Ianto’s eyes rise to his face as commanded, but his blank gaze holds no recognition. Galaxies of pain and devastation twist and orbit in his irises. The blue light of the conversion unit reflects the salt tracks on his face. Jack is watching Ianto collapse under his self-gravity. His lips are still barely moving, repeating something. Jack holds his breath as if that could help him hear. It’s hardly a wisp of air, but it breaks Jack’s heart at its shattered sound.
“Why? Why? Why?”
Jack wants to gather the young man in his arms just as much as he wants to kill him. He settles for gripping Ianto’s chin and looking into the agony of the Universe. It’s as black and fathomless as the sky and Jack thinks he could fall through it.
“There’s nothing that could be done, Ianto.” His voice sounds harsh, and Jack finds that he’s still angry. He turns Ianto’s face, still gripped in his thumb and forefinger, towards the bloodied floor and conversion unit. “This happened because you brought a Cyberman into my base. I’ve already cleaned up the bodies. You clean up the rest.”
Ianto’s nod is almost imperceptible. Jack shoves him away before his own pain can start orbiting Ianto’s and goes to his office. Tosh, shaking and tired, had removed the block on the basement CCTV before she left. Jack turns it on now.
He watches as Ianto pulls himself into a standing position, shoulders hunched, fists clenched. He follows on the video feeds as Ianto walks shakily from the room and goes up to a lower level maintenance closet, pulling out a bucket of water, a tub of bleach, and a mop. Then he goes back to the room. He puts the bucket, mop, and bleach in the corner and goes to the conversion unit. His entire body is tense. He goes behind the unit and rummages around in something on the floor. When he straightens, he is holding a screwdriver and a spanner. Jack watches as Ianto takes apart the conversion unit with automatic mechanical precision. Soon the contraption is just a shapeless pile of metal on the ground. Ianto tosses the monitors and tubes onto the pile dispassionately. He finds a cart somewhere in the depths and brings the pieces to the incinerator. He doesn’t stay to watch them burn.

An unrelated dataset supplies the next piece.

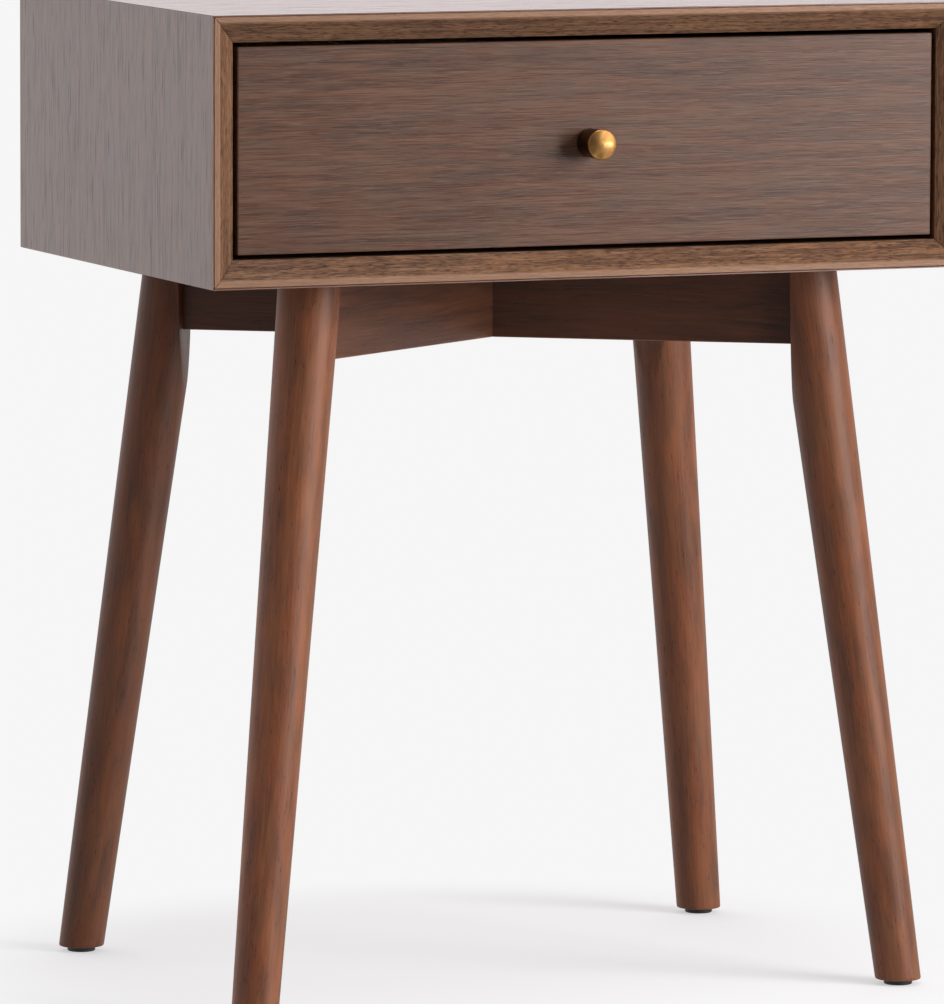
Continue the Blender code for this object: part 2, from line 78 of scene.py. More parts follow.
camera_data = bpy.data.cameras.new("camera")
camera_data.lens = CAMERA_LENS
camera_data.sensor_width = 36.0
camera_data.clip_start = 0.05
camera_data.clip_end = 200.0
camera = put("camera", camera_data)
tilt_up = math.pi / 2 - CAMERA_TILT
camera_place = Matrix.Rotation(-CAMERA_TURN, 4, "Z") @ Matrix.Rotation(tilt_up, 4, "X")
camera_place = camera_place @ Matrix.Rotation(CAMERA_ROLL, 4, "Z")
camera.matrix_world = Matrix.Translation(CAMERA_AT) @ camera_place
bpy.context.scene.camera = camera
print("camera distance from the middle of the table:", round(Vector(CAMERA_AT).length, 2), "m")

# %% [markdown]
# ## Small helpers for node trees
# Every finish below is a node tree. Writing them by hand means many lines of the same kind, so these
# helpers add a node, set its inputs and link them in one call. A value that is itself an output socket
# is linked, anything else is typed in.

# %% Node helpers


def srgb(red, green, blue):
    """A colour given as 0 to 255 on screen, as the linear numbers that shaders use."""
    out = []
    for value in (red, green, blue):
        share = value / 255
        out.append(share / 12.92 if share <= 0.04045 else ((share + 0.055) / 1.055) ** 2.4)
    return (*out, 1.0)


def add(tree, kind, inputs=None, **settings):
    """Adds a node, applies its settings, and links or types in its inputs by name or number."""
    node = tree.nodes.new(kind)
    for name, value in settings.items():
        setattr(node, name, value)
    for key, value in (inputs or {}).items():
        if isinstance(value, bpy.types.NodeSocket):
            tree.links.new(value, node.inputs[key])
        else:
            node.inputs[key].default_value = value
    return node


def math_node(tree, operation, first, second=0.0, third=0.0):
    """One step of arithmetic on one, two or three values."""
    return add(tree, "ShaderNodeMath", {0: first, 1: second, 2: third}, operation=operation).outputs[0]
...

There’s a moment’s hesitation as Ianto enters the room again. Then he’s dumping bleach into the bucket of water and submerging the mop. His movements of the mop across the gore-filled floor are slow and stilted, like a sleepwalker. It’s as if stars are sparking and dying in his joints, leaving only cold dark space. He has to get fresh water ten times before the floor is clean. He puts the bucket and mop away and automatically goes back to the cellar.
Ianto stops in the centre of the room, looking at the emptiness around him. His hands clench convulsively. His shoulders pull inward, and when he turns towards the camera, Jack can see his slack expression of shock. Then he witnesses gravity shift, watches as Ianto’s face and body crumple.
Ianto covers his face with his hands, nails digging into his forehead. The sob is tinny in Jack’s computer speakers. Ianto shakes like an earthquake. His grief goes supernova, and Jack feels its pressure from his place in his office. Ianto’s voice is small and broken when he finally speaks, suffocated by immense realization. “Oh, god.”
The physical destruction is quantifiable. Jack can’t say the same for the damage to Ianto’s soul.